Damn that is awesome. These hacks are great, even if the perf is meh.

>the leap from the 286 to the 386/486 is pretty huge
How so?
Was it a step from "better microcontroller" to "branch prediction"?

16-bit to 32-bit, memory protection, etc. the 386 basically defined the x86 arch as we know it today.

I think the athlon 64 did that actually

When did branch prediction start?

no that's amd64.

Pentium Pro, I think.

The kind of shit those shafted second-source makers did to keep the old designs they had going were incredible. I'd love to get my hands on a low-end PS/2 with one of these chips some day:
redhill.net.au/c/c-4.html#slc2

That guy already described it for me, I guess. It basically made x86 systems more than just basic bitch Lotus machines not only by extending the memory address space from its 16-bit predecessors but also by introducing many enhancements critical to operating systems and applications as we know it today.
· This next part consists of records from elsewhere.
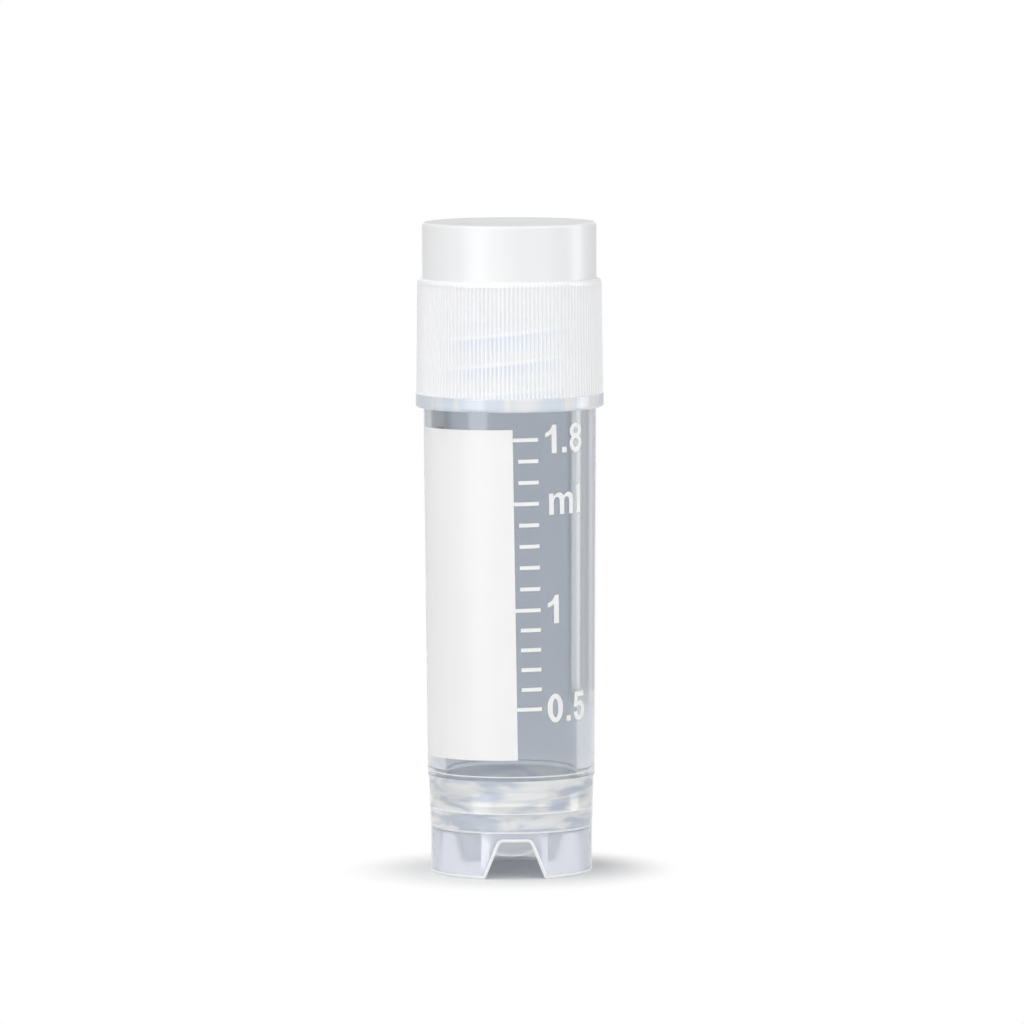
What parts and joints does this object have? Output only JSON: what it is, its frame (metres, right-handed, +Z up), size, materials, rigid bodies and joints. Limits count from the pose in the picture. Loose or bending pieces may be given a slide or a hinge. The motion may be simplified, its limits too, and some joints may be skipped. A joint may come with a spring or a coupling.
{
  "type": "cryovial",
  "caption": "Self-standing plastic freezing vial with a notched foot skirt, a drafted tube, an external screw thread and a finely ribbed screw cap with a smooth head.",
  "frame": {"origin": "middle of the plane that the foot skirt stands on, on the tube's axis", "axes": "+Z up the tube's axis towards the cap, -Y the front with the graduations and the first notch"},
  "size_m": [0.0136, 0.0136, 0.0471],
  "materials": {
    "vial": "clear natural polypropylene, glossy",
    "cap": "translucent white plastic, satin gloss",
    "gasket": "milky silicone, matt"
  },
  "bodies": {
    "vial": {"vial": "vial"},
    "gasket": {"gasket": "gasket"},
    "cap": {"cap": "cap"}
  },
  "joints": [
    {"name": "cap_lift", "type": "slide", "parent": "vial", "child": "gasket", "axis": [0, 0, 1], "range_m": [0, 0.0147]},
    {"name": "cap_turn", "type": "hinge", "parent": "gasket", "child": "cap", "pos_m": [0, 0, 0.0446], "axis": [0, 0, 1], "range_deg": [0, 1261]}
  ],
  "couplings": [
    {"joint": "cap_turn", "follows": "cap_lift", "rad_per_m": 1496}
  ]
}
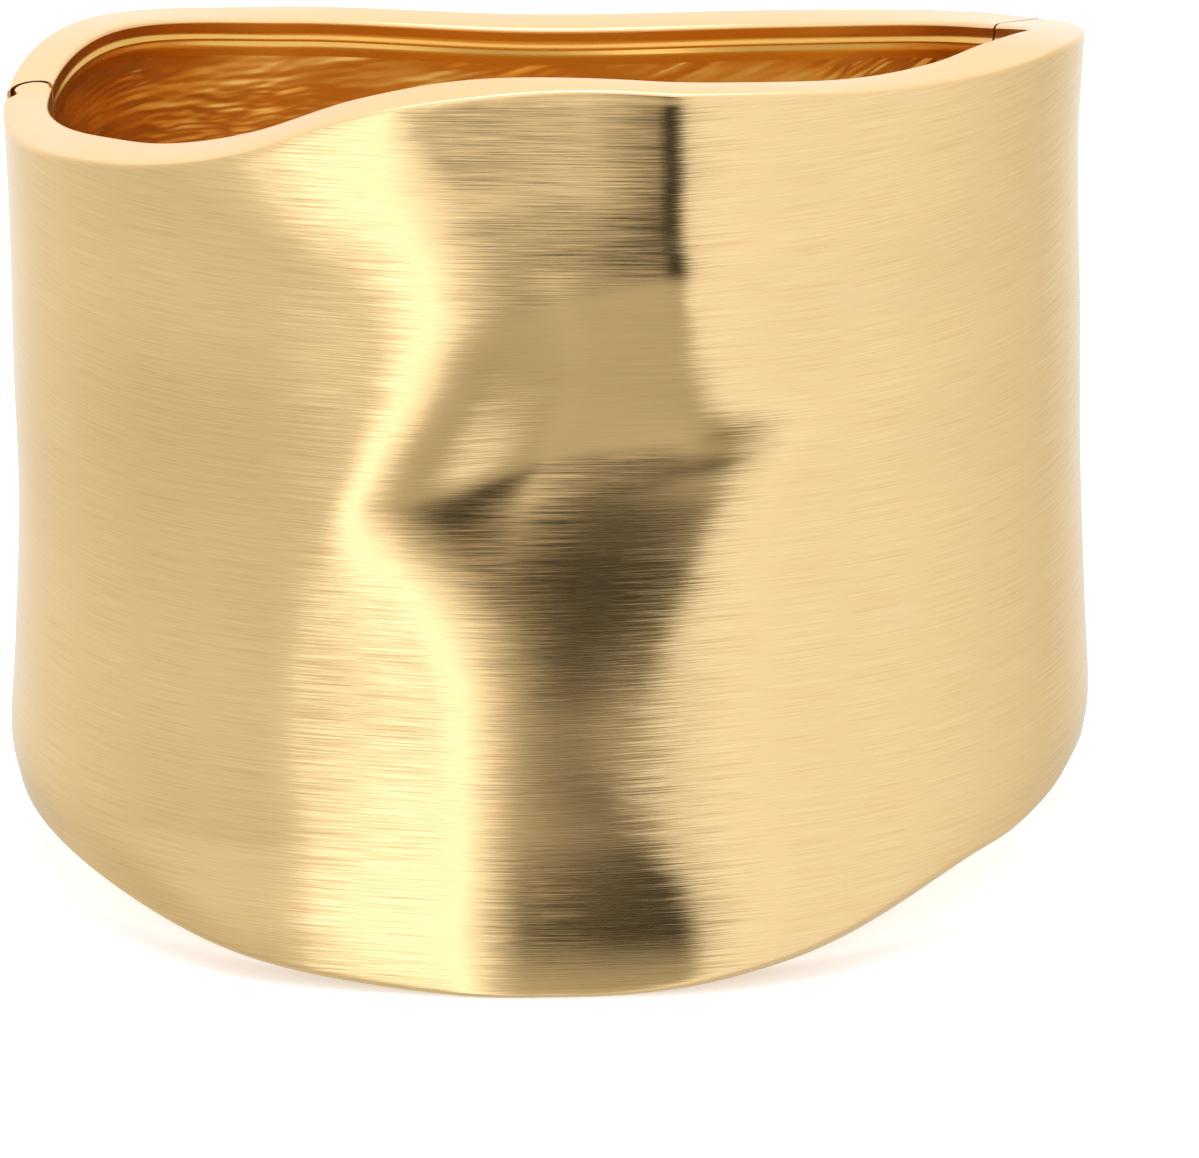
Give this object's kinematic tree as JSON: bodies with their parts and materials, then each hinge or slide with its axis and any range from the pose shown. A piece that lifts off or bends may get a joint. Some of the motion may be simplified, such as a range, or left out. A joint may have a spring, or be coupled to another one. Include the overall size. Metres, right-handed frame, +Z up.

Nah, AMD deserves credit for the work they did on that chip, but for the average PC user all the 64-bit transition did was increase memory address space without using PAE, K8 was still at its core a fast 386 with 64-bit enhancements, and didn't nearly impact the PC space as profoundly as the 386 did.

That somewhat still exists. Xeon Phi

>unironically using the term "basic bitch"

you are a gigantic faggot

>getting triggered by casual usage of phrases you don't like on Sup Forums
You are a basic bitch.

>all those co processors
>a third party x86
90's were truly a golden age

I remember the drop on 486-16MHz upgrade.
Fuckin' just nostalgia'd so hard.

That shit's not a coprocessor, it's a full drop-in replacement.

Wasn't really a golden age either, OEMs loved those pieces of shit as marketing bait because it let them put that big 486 on the case when what was under the hood was the same old crude 386SX running on what is practically a shitty 286-class motherboard. Makes all the bitching about Jewtel reeling in $50 extra profit seem even more petty than it already is.